--- Materials provided ---
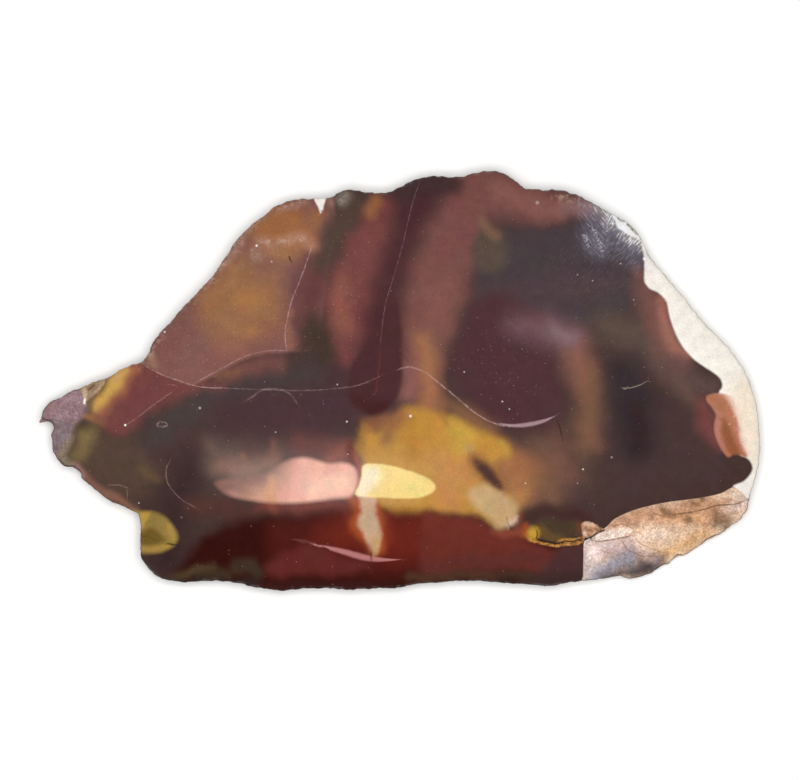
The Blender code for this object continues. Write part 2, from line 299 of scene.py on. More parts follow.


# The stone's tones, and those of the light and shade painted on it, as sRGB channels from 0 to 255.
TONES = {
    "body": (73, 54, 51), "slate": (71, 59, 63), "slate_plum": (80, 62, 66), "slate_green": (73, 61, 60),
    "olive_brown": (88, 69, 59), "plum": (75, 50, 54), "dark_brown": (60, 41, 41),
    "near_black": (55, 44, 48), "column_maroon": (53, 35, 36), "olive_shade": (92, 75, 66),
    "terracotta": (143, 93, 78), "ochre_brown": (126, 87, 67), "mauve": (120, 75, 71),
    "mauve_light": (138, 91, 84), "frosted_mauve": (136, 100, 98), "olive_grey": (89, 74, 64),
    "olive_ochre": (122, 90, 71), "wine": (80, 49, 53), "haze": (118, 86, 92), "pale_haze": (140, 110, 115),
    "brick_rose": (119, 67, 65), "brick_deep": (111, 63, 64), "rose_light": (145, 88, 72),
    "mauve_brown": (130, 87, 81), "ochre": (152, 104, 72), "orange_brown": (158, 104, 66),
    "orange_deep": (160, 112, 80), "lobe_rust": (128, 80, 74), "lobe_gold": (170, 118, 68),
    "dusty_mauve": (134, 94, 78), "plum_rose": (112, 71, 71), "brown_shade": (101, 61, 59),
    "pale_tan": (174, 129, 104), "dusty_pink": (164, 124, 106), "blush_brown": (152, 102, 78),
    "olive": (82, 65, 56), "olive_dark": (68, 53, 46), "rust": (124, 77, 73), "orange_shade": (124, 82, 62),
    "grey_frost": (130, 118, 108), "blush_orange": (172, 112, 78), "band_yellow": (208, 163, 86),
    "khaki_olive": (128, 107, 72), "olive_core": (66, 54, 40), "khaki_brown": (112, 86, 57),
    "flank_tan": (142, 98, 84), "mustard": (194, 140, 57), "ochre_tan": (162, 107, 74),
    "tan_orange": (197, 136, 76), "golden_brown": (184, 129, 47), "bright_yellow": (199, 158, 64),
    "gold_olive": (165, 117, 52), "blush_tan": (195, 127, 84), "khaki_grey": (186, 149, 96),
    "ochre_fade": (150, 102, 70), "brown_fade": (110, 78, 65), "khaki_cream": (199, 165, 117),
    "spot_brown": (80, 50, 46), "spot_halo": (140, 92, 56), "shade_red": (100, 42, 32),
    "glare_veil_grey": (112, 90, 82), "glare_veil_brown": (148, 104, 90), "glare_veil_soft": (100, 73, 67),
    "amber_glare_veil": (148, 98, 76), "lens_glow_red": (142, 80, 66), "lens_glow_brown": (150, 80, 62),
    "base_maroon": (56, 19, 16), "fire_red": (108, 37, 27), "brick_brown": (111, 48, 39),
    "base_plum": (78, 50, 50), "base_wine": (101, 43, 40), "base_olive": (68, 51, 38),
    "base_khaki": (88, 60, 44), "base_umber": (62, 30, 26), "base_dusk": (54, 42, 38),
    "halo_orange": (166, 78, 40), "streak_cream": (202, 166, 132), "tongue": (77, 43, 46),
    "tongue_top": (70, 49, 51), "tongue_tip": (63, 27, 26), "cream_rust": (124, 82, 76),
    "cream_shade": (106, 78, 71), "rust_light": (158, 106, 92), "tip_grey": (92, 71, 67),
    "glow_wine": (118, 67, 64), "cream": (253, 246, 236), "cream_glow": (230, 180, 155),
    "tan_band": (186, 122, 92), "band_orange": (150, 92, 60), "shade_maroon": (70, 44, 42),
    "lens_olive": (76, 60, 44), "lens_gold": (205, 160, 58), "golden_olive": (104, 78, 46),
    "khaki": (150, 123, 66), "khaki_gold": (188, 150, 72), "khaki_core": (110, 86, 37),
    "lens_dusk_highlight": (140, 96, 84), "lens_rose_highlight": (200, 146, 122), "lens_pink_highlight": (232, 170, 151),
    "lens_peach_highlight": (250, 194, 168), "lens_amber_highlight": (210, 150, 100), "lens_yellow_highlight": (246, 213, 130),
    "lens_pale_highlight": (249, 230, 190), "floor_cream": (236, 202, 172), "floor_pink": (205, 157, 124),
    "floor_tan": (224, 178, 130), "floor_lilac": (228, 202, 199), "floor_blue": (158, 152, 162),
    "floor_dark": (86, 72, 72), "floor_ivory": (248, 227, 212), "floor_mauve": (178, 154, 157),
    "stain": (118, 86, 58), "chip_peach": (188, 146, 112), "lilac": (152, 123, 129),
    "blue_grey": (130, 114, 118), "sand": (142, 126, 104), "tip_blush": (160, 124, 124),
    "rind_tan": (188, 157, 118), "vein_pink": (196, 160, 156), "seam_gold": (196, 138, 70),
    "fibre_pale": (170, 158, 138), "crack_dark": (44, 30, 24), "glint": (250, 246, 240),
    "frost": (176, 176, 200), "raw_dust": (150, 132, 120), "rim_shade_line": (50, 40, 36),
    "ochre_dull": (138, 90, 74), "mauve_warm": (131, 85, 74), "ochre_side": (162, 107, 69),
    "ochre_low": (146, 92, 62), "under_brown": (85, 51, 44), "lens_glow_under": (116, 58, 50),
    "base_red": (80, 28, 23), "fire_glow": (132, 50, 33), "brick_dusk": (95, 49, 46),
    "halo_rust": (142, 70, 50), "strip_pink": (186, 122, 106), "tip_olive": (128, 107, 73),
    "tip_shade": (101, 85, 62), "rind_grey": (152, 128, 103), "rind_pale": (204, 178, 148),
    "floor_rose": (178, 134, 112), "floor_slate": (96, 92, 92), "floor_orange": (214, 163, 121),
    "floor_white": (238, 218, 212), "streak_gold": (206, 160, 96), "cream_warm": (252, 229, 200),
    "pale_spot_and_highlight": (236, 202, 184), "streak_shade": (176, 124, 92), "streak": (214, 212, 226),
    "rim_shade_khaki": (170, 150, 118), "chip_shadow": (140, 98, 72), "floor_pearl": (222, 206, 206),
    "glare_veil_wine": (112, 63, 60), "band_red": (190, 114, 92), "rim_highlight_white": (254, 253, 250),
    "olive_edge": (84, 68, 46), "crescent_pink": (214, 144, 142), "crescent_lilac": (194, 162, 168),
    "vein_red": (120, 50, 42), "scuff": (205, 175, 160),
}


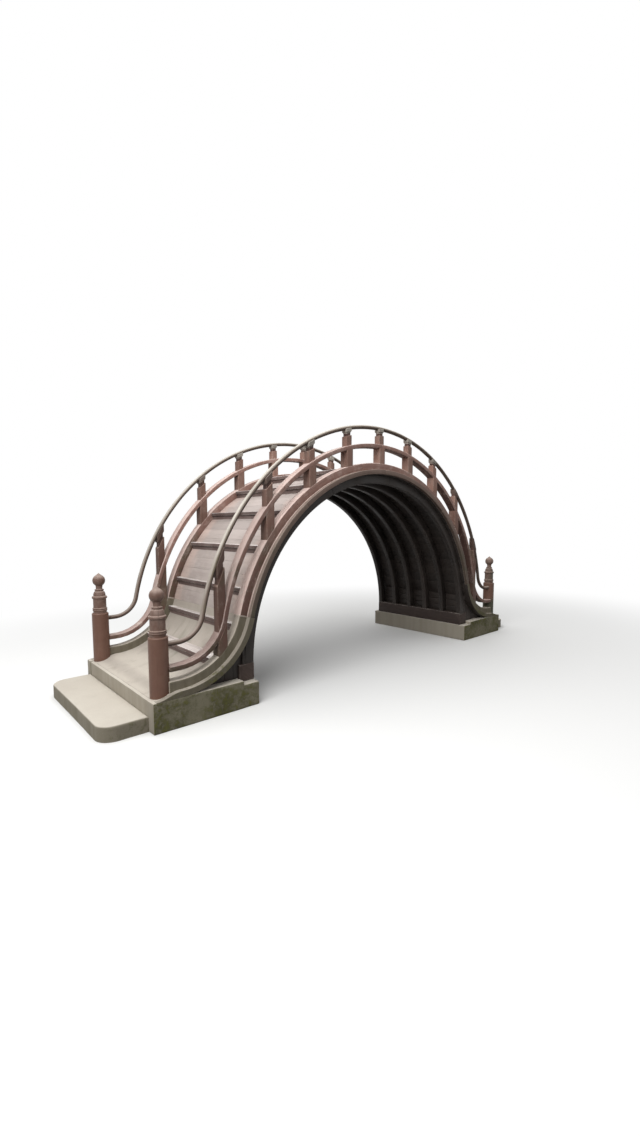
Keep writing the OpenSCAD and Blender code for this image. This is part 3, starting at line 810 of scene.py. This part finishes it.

--- Problem description ---
Pick out, from the lines above, every one that contains the string "part".

--- Full output ---
The Blender code for this object continues. Write part 2, from line 299 of scene.py on. More parts follow.
Keep writing the OpenSCAD and Blender code for this image. This is part 3, starting at line 810 of scene.py. This part finishes it.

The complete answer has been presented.